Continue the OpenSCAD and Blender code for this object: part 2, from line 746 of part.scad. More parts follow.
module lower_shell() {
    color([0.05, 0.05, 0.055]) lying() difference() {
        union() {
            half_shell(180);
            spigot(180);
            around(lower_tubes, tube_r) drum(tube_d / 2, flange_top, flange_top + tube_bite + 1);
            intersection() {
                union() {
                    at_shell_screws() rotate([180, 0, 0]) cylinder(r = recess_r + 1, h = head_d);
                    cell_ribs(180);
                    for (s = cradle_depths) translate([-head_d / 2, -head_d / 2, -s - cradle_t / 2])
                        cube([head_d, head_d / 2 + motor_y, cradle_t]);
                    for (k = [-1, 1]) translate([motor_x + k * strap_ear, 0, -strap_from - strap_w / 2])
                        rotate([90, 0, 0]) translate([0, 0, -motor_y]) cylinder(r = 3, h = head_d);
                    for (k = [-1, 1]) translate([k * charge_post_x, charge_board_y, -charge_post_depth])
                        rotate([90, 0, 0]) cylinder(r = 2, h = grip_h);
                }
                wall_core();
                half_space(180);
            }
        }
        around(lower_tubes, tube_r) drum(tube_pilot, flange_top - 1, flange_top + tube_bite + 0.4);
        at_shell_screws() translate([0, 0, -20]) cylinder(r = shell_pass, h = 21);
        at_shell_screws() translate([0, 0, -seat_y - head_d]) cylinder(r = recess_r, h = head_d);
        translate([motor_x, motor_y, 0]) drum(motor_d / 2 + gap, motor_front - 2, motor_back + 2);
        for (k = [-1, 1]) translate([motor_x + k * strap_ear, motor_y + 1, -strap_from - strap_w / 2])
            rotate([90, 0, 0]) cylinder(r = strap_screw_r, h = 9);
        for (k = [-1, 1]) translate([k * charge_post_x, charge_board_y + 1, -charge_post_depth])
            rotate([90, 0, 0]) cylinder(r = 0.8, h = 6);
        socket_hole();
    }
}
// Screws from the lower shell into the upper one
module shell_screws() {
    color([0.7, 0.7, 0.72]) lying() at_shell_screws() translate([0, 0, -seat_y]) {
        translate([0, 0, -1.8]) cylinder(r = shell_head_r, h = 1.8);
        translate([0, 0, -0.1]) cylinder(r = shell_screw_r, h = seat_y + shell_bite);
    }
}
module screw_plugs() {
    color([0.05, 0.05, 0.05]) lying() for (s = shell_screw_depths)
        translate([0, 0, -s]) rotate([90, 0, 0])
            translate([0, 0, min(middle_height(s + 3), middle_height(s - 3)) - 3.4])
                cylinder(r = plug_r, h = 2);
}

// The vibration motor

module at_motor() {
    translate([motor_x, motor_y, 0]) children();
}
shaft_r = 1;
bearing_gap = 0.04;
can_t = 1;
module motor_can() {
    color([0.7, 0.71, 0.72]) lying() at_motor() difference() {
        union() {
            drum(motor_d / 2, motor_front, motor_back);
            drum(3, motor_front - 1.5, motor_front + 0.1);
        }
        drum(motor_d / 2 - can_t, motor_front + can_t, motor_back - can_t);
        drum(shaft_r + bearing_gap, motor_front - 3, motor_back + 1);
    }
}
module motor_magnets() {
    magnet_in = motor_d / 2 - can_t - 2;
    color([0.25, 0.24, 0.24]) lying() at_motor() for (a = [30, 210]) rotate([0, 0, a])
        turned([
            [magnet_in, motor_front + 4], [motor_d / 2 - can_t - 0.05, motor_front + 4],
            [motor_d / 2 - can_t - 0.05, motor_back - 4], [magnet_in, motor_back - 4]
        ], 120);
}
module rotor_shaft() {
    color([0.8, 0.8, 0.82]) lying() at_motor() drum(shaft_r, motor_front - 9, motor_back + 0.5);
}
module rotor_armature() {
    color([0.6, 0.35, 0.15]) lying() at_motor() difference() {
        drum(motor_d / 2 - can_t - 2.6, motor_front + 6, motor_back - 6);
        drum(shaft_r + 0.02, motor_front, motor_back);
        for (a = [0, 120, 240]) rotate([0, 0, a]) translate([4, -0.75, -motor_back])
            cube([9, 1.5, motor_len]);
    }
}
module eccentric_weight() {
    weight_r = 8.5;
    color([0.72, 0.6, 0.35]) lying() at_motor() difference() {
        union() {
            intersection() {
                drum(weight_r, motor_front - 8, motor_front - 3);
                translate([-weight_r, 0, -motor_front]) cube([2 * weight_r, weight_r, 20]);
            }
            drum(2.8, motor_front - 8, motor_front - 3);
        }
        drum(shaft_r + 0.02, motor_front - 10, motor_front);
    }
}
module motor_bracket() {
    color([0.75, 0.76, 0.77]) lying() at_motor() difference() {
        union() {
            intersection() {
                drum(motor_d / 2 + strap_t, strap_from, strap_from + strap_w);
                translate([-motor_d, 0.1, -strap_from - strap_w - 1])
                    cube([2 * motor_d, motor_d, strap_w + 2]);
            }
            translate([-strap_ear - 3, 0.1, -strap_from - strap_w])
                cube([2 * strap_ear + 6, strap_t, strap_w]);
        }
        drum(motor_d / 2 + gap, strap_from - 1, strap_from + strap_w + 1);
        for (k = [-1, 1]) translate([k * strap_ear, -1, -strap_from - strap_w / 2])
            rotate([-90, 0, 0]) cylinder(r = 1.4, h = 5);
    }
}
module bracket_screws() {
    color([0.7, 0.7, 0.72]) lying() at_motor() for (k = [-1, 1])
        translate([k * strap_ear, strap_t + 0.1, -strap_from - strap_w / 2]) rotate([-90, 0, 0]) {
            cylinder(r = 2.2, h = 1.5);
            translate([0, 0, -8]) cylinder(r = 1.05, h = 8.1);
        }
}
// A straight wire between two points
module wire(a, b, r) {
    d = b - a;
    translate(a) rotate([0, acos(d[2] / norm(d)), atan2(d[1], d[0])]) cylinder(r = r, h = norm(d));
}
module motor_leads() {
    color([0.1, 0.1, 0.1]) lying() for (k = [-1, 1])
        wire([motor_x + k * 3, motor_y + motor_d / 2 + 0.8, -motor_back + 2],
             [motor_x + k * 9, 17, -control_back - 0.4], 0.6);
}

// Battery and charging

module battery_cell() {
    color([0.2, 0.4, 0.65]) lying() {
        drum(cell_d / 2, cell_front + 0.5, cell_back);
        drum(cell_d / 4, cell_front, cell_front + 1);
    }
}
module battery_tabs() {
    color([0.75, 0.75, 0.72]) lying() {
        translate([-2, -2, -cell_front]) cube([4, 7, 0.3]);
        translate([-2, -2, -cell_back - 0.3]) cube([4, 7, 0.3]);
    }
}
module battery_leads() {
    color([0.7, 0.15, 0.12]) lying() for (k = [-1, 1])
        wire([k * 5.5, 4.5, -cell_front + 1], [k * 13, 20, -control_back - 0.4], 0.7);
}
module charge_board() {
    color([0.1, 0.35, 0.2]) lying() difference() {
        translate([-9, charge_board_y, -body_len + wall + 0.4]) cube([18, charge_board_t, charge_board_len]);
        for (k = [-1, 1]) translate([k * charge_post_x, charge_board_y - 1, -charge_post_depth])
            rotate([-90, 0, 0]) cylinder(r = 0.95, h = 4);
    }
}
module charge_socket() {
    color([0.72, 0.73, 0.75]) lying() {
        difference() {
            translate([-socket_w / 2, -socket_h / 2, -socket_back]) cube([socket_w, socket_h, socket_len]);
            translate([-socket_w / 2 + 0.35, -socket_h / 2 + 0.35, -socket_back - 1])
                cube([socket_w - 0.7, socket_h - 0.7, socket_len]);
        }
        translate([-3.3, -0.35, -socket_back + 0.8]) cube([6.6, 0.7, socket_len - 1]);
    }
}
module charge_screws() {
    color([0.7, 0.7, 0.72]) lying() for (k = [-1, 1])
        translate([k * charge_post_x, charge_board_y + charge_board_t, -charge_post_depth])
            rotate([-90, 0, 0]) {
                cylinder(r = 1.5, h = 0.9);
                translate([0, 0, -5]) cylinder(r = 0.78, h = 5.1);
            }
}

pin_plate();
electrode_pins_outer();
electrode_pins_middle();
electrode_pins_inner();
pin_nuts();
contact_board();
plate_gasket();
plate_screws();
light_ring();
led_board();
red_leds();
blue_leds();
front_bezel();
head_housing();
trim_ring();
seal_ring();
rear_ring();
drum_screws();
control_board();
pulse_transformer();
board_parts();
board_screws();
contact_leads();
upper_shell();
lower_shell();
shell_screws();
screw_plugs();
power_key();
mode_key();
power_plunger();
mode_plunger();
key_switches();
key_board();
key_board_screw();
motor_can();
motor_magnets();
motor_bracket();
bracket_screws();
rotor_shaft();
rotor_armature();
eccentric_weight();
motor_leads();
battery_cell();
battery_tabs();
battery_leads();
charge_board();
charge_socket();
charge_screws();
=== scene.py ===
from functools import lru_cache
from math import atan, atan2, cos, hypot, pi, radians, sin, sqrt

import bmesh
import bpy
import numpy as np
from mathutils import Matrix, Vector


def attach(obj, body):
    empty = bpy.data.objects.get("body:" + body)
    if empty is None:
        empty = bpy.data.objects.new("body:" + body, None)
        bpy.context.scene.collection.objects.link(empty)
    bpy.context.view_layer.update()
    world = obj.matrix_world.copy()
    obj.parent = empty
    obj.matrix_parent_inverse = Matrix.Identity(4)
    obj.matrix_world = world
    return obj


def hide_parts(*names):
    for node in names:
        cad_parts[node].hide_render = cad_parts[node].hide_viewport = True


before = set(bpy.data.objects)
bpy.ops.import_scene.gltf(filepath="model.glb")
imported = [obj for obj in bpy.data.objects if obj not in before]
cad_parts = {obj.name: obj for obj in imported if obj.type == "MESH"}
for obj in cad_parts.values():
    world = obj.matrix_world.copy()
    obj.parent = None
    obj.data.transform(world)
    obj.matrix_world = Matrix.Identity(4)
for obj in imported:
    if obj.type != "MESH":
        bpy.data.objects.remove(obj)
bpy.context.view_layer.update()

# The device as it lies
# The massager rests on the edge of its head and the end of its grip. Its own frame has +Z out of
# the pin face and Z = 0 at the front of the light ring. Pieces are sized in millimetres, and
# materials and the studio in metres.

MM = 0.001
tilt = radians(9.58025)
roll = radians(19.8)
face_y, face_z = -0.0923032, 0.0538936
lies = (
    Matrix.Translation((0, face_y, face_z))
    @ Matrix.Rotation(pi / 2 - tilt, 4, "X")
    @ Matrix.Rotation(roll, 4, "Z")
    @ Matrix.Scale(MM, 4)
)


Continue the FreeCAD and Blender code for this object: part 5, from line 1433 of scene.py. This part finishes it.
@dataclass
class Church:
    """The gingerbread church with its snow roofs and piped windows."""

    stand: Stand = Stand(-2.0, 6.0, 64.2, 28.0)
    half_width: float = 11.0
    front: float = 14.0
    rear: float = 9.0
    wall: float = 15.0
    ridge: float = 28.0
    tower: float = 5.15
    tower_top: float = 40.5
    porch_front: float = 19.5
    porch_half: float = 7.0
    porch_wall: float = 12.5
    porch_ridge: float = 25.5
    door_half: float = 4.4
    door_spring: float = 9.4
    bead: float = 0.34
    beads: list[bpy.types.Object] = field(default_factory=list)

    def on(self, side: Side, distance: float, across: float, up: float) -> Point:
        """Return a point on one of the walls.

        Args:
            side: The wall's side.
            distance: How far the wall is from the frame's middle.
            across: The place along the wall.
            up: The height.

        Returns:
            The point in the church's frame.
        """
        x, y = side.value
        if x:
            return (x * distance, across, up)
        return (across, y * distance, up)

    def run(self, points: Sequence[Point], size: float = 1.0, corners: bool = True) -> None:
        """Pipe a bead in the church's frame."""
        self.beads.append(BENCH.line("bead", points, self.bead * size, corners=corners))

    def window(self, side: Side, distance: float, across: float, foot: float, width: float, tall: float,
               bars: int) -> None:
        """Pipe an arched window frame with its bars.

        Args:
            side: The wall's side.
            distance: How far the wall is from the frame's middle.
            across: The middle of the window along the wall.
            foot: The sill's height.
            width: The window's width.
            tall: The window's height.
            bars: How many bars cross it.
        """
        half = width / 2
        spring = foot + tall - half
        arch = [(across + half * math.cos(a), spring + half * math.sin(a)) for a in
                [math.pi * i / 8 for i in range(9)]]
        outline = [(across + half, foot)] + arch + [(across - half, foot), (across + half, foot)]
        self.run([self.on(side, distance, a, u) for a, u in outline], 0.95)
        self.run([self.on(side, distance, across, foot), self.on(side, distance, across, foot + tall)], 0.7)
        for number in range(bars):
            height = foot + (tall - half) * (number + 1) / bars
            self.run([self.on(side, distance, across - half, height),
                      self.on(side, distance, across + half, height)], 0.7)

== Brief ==
Gather every line containing the word "objects" and copy it.

== Expected answer ==
    empty = bpy.data.objects.get("body:" + body)
        empty = bpy.data.objects.new("body:" + body, None)
        bpy.context.scene.collection.objects.link(empty)
before = set(bpy.data.objects)
imported = [obj for obj in bpy.data.objects if obj not in before]
        bpy.data.objects.remove(obj)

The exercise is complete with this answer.